What you need to do:
Output every line below without omitting or altering anything.

-------

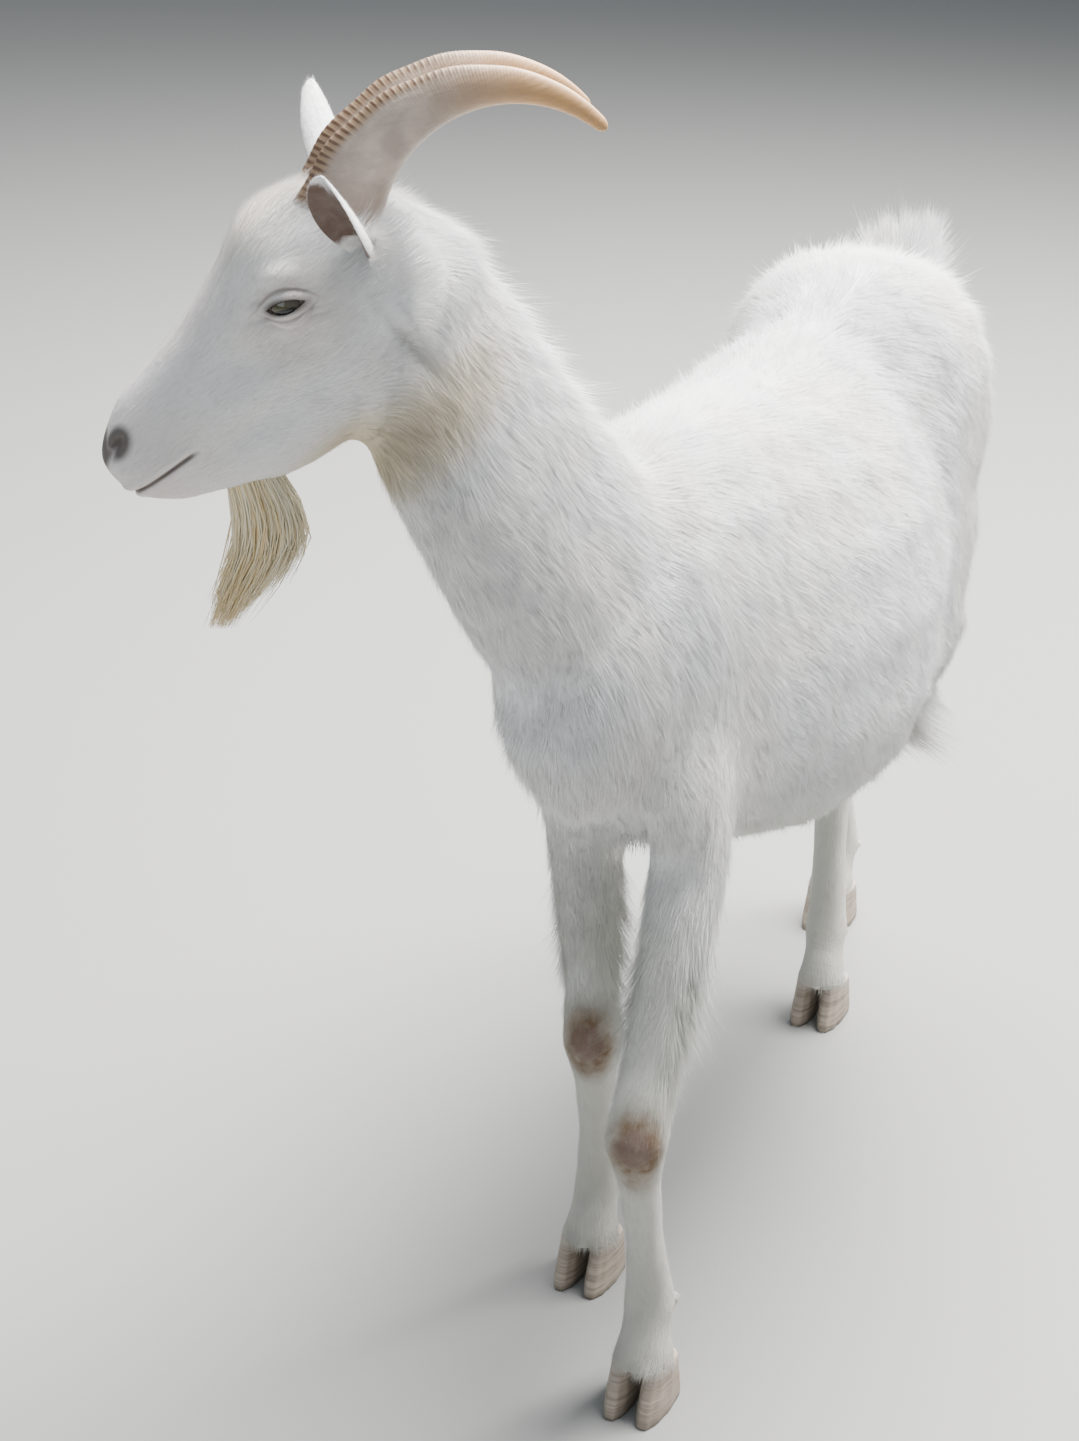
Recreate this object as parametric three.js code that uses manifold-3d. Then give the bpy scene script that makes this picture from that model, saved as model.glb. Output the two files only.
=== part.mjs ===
// A life-size standing dairy goat, in millimetres: +X runs to the animal's front, +Y to its left, +Z up.
// Every soft part is lofted through cross-sections placed on the animal's joints. The lofts are joined
// to one body, and thin cuts then part that body into head, neck, trunk, tail and legs.
import * as THREE from 'three';
import { mergeVertices } from 'three/addons/utils/BufferGeometryUtils.js';
import Module from 'manifold-3d';

const wasm = await Module();
wasm.setup();

// ---------------------------------------------------------------- driving dimensions
const GAP = 0.4;                 // width of every thin cut
const WITHERS = 738;             // height over the shoulders, coat included
const CROUP = 764;               // height over the rump
const CORONET = 42;              // top of the hooves above the ground

// The head: the point midway between the eyes, and how the head is turned.
const HEAD_AT = [438, -130, 877];
const HEAD_YAW = -58;            // degrees; negative turns the face to the animal's right
const HEAD_PITCH = 36.3;         // degrees that the nose points below level
const HEAD_ROLL = 1.5;           // degrees; positive lifts the left side

// ---------------------------------------------------------------- lofting
const FIELDS = ['x', 'y', 'z', 'side', 'up', 'down', 'taper', 'square'];

// Catmull-Rom through one number of each station.
function through(a, b, c, d, t) {
  const t2 = t * t;
  const t3 = t2 * t;
  return 0.5 * (2 * b + (c - a) * t + (2 * a - 5 * b + 4 * c - d) * t2 + (3 * b - a - 3 * c + d) * t3);
}

// A station is a cross-section: centre x, y, z, half-width to each side, and half-depths up and down.
// taper widens its top (positive) or bottom, and square above 2 makes its corners fuller.
function station(x, y, z, side, up, down, taper = 0, square = 2.2) {
  return { x, y, z, side, up, down, taper, square };
}

function refine(stations, steps) {
  const last = stations.length - 1;
  const rings = [];
  for (let i = 0; i < last; i++) {
    const four = [Math.max(i - 1, 0), i, i + 1, Math.min(i + 2, last)].map((k) => stations[k]);
    for (let s = 0; s < steps; s++) {
      const ring = {};
      for (const f of FIELDS) ring[f] = through(...four.map((q) => q[f]), s / steps);
      rings.push(ring);
    }
  }
  rings.push({ ...stations[last] });
  return rings;
}

// The outline of one ring, as points around it: a superellipse whose sides lean by taper.
function ringPoints(ring, along, upward, segments) {
  const left = new THREE.Vector3().crossVectors(upward, along).normalize();
  const up = new THREE.Vector3().crossVectors(along, left).normalize();
  const centre = new THREE.Vector3(ring.x, ring.y, ring.z);
  const points = [];
  for (let j = 0; j < segments; j++) {
    const angle = (2 * Math.PI * j) / segments;
    const c = Math.cos(angle);
    const s = Math.sin(angle);
    const across = Math.sign(c) * Math.abs(c) ** (2 / ring.square) * ring.side * (1 + ring.taper * s);
    const high = Math.sign(s) * Math.abs(s) ** (2 / ring.square) * (s > 0 ? ring.up : ring.down);
    points.push(centre.clone().addScaledVector(left, across).addScaledVector(up, high));
  }
  return points;
}

// A closed skin over rings of points, all with the same count, ending in a fan at each end.
function skinOver(rings) {
  const count = rings[0].length;
  const centre = (ring) => ring.reduce((sum, p) => sum.add(p), new THREE.Vector3()).divideScalar(count);
  const points = [...rings.flat(), centre(rings[0]), centre(rings[rings.length - 1])];
  const index = [];
  for (let i = 0; i + 1 < rings.length; i++) {
    for (let j = 0; j < count; j++) {
      const a = i * count + j;
      const b = i * count + ((j + 1) % count);
      index.push(a, b, a + count, b, b + count, a + count);
    }
  }
  const start = rings.length * count;
  for (let j = 0; j < count; j++) {
    const next = (j + 1) % count;
    index.push(start, next, j);
    index.push(start + 1, start - count + j, start - count + next);
  }
  const geometry = new THREE.BufferGeometry().setFromPoints(points);
  geometry.setIndex(index);
  return geometry;
}

// Lofts a closed body through the stations. upward is the direction that a ring's top faces.
// grow makes it fatter all round.
function loft(stations, { steps = 2, segments = 20, upward = [0, 0, 1], grow = 0 } = {}) {
  const rings = refine(stations, steps).map((ring) => (
    { ...ring, side: ring.side + grow, up: ring.up + grow, down: ring.down + grow }));
  const top = new THREE.Vector3(...upward);
  const centre = (ring) => new THREE.Vector3(ring.x, ring.y, ring.z);
  return skinOver(rings.map((ring, i) => {
    const before = rings[Math.max(i - 1, 0)];
    const after = rings[Math.min(i + 1, rings.length - 1)];
    const along = centre(after).sub(centre(before)).normalize();
    return ringPoints(ring, along, top, segments);
  }));
}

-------

Written response:
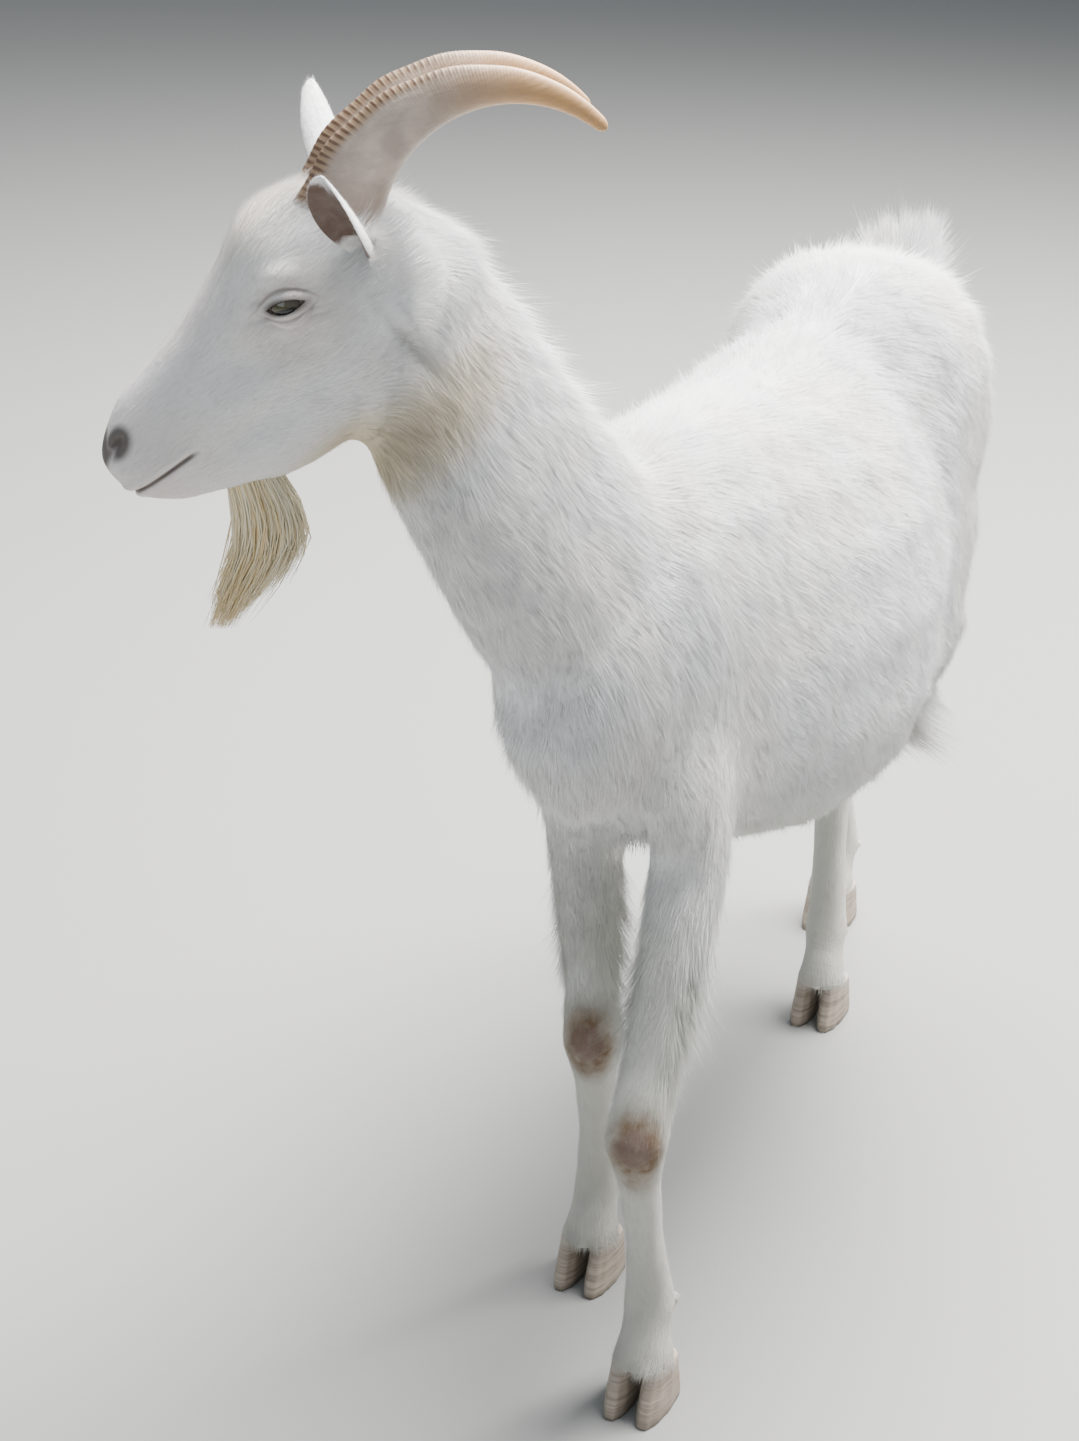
Recreate this object as parametric three.js code that uses manifold-3d. Then give the bpy scene script that makes this picture from that model, saved as model.glb. Output the two files only.
=== part.mjs ===
// A life-size standing dairy goat, in millimetres: +X runs to the animal's front, +Y to its left, +Z up.
// Every soft part is lofted through cross-sections placed on the animal's joints. The lofts are joined
// to one body, and thin cuts then part that body into head, neck, trunk, tail and legs.
import * as THREE from 'three';
import { mergeVertices } from 'three/addons/utils/BufferGeometryUtils.js';
import Module from 'manifold-3d';

const wasm = await Module();
wasm.setup();

// ---------------------------------------------------------------- driving dimensions
const GAP = 0.4;                 // width of every thin cut
const WITHERS = 738;             // height over the shoulders, coat included
const CROUP = 764;               // height over the rump
const CORONET = 42;              // top of the hooves above the ground

// The head: the point midway between the eyes, and how the head is turned.
const HEAD_AT = [438, -130, 877];
const HEAD_YAW = -58;            // degrees; negative turns the face to the animal's right
const HEAD_PITCH = 36.3;         // degrees that the nose points below level
const HEAD_ROLL = 1.5;           // degrees; positive lifts the left side

// ---------------------------------------------------------------- lofting
const FIELDS = ['x', 'y', 'z', 'side', 'up', 'down', 'taper', 'square'];

// Catmull-Rom through one number of each station.
function through(a, b, c, d, t) {
  const t2 = t * t;
  const t3 = t2 * t;
  return 0.5 * (2 * b + (c - a) * t + (2 * a - 5 * b + 4 * c - d) * t2 + (3 * b - a - 3 * c + d) * t3);
}

// A station is a cross-section: centre x, y, z, half-width to each side, and half-depths up and down.
// taper widens its top (positive) or bottom, and square above 2 makes its corners fuller.
function station(x, y, z, side, up, down, taper = 0, square = 2.2) {
  return { x, y, z, side, up, down, taper, square };
}

function refine(stations, steps) {
  const last = stations.length - 1;
  const rings = [];
  for (let i = 0; i < last; i++) {
    const four = [Math.max(i - 1, 0), i, i + 1, Math.min(i + 2, last)].map((k) => stations[k]);
    for (let s = 0; s < steps; s++) {
      const ring = {};
      for (const f of FIELDS) ring[f] = through(...four.map((q) => q[f]), s / steps);
      rings.push(ring);
    }
  }
  rings.push({ ...stations[last] });
  return rings;
}

// The outline of one ring, as points around it: a superellipse whose sides lean by taper.
function ringPoints(ring, along, upward, segments) {
  const left = new THREE.Vector3().crossVectors(upward, along).normalize();
  const up = new THREE.Vector3().crossVectors(along, left).normalize();
  const centre = new THREE.Vector3(ring.x, ring.y, ring.z);
  const points = [];
  for (let j = 0; j < segments; j++) {
    const angle = (2 * Math.PI * j) / segments;
    const c = Math.cos(angle);
    const s = Math.sin(angle);
    const across = Math.sign(c) * Math.abs(c) ** (2 / ring.square) * ring.side * (1 + ring.taper * s);
    const high = Math.sign(s) * Math.abs(s) ** (2 / ring.square) * (s > 0 ? ring.up : ring.down);
    points.push(centre.clone().addScaledVector(left, across).addScaledVector(up, high));
  }
  return points;
}

// A closed skin over rings of points, all with the same count, ending in a fan at each end.
function skinOver(rings) {
  const count = rings[0].length;
  const centre = (ring) => ring.reduce((sum, p) => sum.add(p), new THREE.Vector3()).divideScalar(count);
  const points = [...rings.flat(), centre(rings[0]), centre(rings[rings.length - 1])];
  const index = [];
  for (let i = 0; i + 1 < rings.length; i++) {
    for (let j = 0; j < count; j++) {
      const a = i * count + j;
      const b = i * count + ((j + 1) % count);
      index.push(a, b, a + count, b, b + count, a + count);
    }
  }
  const start = rings.length * count;
  for (let j = 0; j < count; j++) {
    const next = (j + 1) % count;
    index.push(start, next, j);
    index.push(start + 1, start - count + j, start - count + next);
  }
  const geometry = new THREE.BufferGeometry().setFromPoints(points);
  geometry.setIndex(index);
  return geometry;
}

// Lofts a closed body through the stations. upward is the direction that a ring's top faces.
// grow makes it fatter all round.
function loft(stations, { steps = 2, segments = 20, upward = [0, 0, 1], grow = 0 } = {}) {
  const rings = refine(stations, steps).map((ring) => (
    { ...ring, side: ring.side + grow, up: ring.up + grow, down: ring.down + grow }));
  const top = new THREE.Vector3(...upward);
  const centre = (ring) => new THREE.Vector3(ring.x, ring.y, ring.z);
  return skinOver(rings.map((ring, i) => {
    const before = rings[Math.max(i - 1, 0)];
    const after = rings[Math.min(i + 1, rings.length - 1)];
    const along = centre(after).sub(centre(before)).normalize();
    return ringPoints(ring, along, top, segments);
  }));
}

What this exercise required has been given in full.